# Information provided
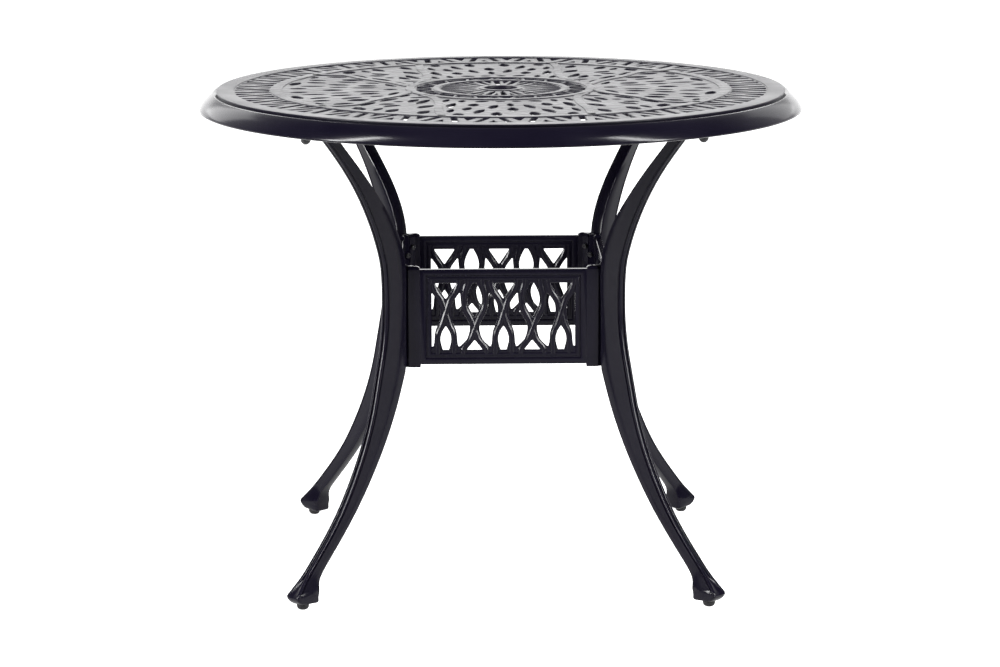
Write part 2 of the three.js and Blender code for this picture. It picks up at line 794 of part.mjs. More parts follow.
function glidePad() {
  const well = studRadius + clearance;
  const wellBottom = studBottom - clearance;
  return turned([
    [0, 0],
    ...padShares.map(([out, up]) => [glideRadius * out, padTop * up]),
    [glideTopRadius, padTop],
    [well, padTop],
    [well, wellBottom],
    [0, wellBottom],
  ], glideSides);
}

for (const [place, angle] of Object.entries(legAngles)) {
  addPiece(`glide_pad_${place}`, placed(glidePad(), footRadius, angle), nylon);
  const stud = bar(studRadius, studBottom, studBottom + studLength, studSides);
  addPiece(`glide_stud_${place}`, placed(stud, footRadius, angle), zincSteel);
}

export default table;
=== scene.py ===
# Round cast-metal patio table with an umbrella hole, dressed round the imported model.
# Metres, +Z up, floor at zero. The legs stand on the diagonals.

from math import cos, degrees, pi, radians, sin, sqrt

import bpy
from mathutils import Matrix, Vector


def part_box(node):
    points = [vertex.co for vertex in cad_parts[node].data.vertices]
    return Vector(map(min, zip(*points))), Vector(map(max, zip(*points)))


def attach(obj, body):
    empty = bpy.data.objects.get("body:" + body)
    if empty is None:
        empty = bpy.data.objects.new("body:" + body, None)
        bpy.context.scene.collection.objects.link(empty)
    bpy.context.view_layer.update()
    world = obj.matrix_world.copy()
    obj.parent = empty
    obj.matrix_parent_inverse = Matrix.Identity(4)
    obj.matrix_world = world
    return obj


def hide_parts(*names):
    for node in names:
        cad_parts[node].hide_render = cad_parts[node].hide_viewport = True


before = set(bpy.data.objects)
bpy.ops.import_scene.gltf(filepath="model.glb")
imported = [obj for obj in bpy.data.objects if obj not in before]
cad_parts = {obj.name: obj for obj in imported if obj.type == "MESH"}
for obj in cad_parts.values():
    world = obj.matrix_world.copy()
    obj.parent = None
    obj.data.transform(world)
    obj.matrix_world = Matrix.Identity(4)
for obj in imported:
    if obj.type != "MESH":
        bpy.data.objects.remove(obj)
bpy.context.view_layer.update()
mm = 0.001
print("frame loaded")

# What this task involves
Write the whole listing out again. Keep every line exactly as it is.

# Written response
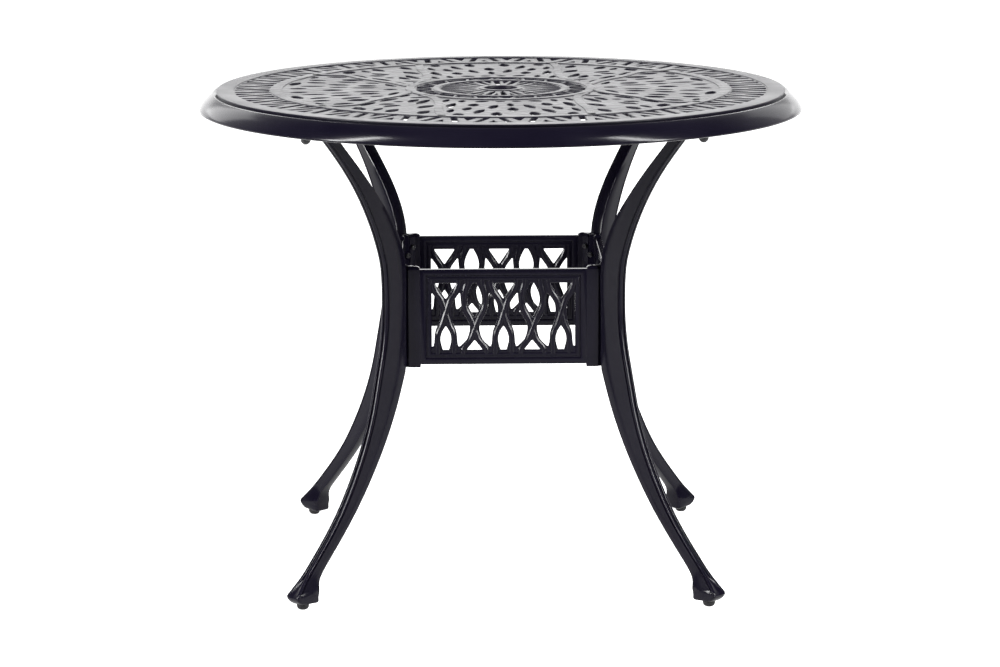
Write part 2 of the three.js and Blender code for this picture. It picks up at line 794 of part.mjs. More parts follow.
function glidePad() {
  const well = studRadius + clearance;
  const wellBottom = studBottom - clearance;
  return turned([
    [0, 0],
    ...padShares.map(([out, up]) => [glideRadius * out, padTop * up]),
    [glideTopRadius, padTop],
    [well, padTop],
    [well, wellBottom],
    [0, wellBottom],
  ], glideSides);
}

for (const [place, angle] of Object.entries(legAngles)) {
  addPiece(`glide_pad_${place}`, placed(glidePad(), footRadius, angle), nylon);
  const stud = bar(studRadius, studBottom, studBottom + studLength, studSides);
  addPiece(`glide_stud_${place}`, placed(stud, footRadius, angle), zincSteel);
}

export default table;
=== scene.py ===
# Round cast-metal patio table with an umbrella hole, dressed round the imported model.
# Metres, +Z up, floor at zero. The legs stand on the diagonals.

from math import cos, degrees, pi, radians, sin, sqrt

import bpy
from mathutils import Matrix, Vector


def part_box(node):
    points = [vertex.co for vertex in cad_parts[node].data.vertices]
    return Vector(map(min, zip(*points))), Vector(map(max, zip(*points)))


def attach(obj, body):
    empty = bpy.data.objects.get("body:" + body)
    if empty is None:
        empty = bpy.data.objects.new("body:" + body, None)
        bpy.context.scene.collection.objects.link(empty)
    bpy.context.view_layer.update()
    world = obj.matrix_world.copy()
    obj.parent = empty
    obj.matrix_parent_inverse = Matrix.Identity(4)
    obj.matrix_world = world
    return obj


def hide_parts(*names):
    for node in names:
        cad_parts[node].hide_render = cad_parts[node].hide_viewport = True


before = set(bpy.data.objects)
bpy.ops.import_scene.gltf(filepath="model.glb")
imported = [obj for obj in bpy.data.objects if obj not in before]
cad_parts = {obj.name: obj for obj in imported if obj.type == "MESH"}
for obj in cad_parts.values():
    world = obj.matrix_world.copy()
    obj.parent = None
    obj.data.transform(world)
    obj.matrix_world = Matrix.Identity(4)
for obj in imported:
    if obj.type != "MESH":
        bpy.data.objects.remove(obj)
bpy.context.view_layer.update()
mm = 0.001
print("frame loaded")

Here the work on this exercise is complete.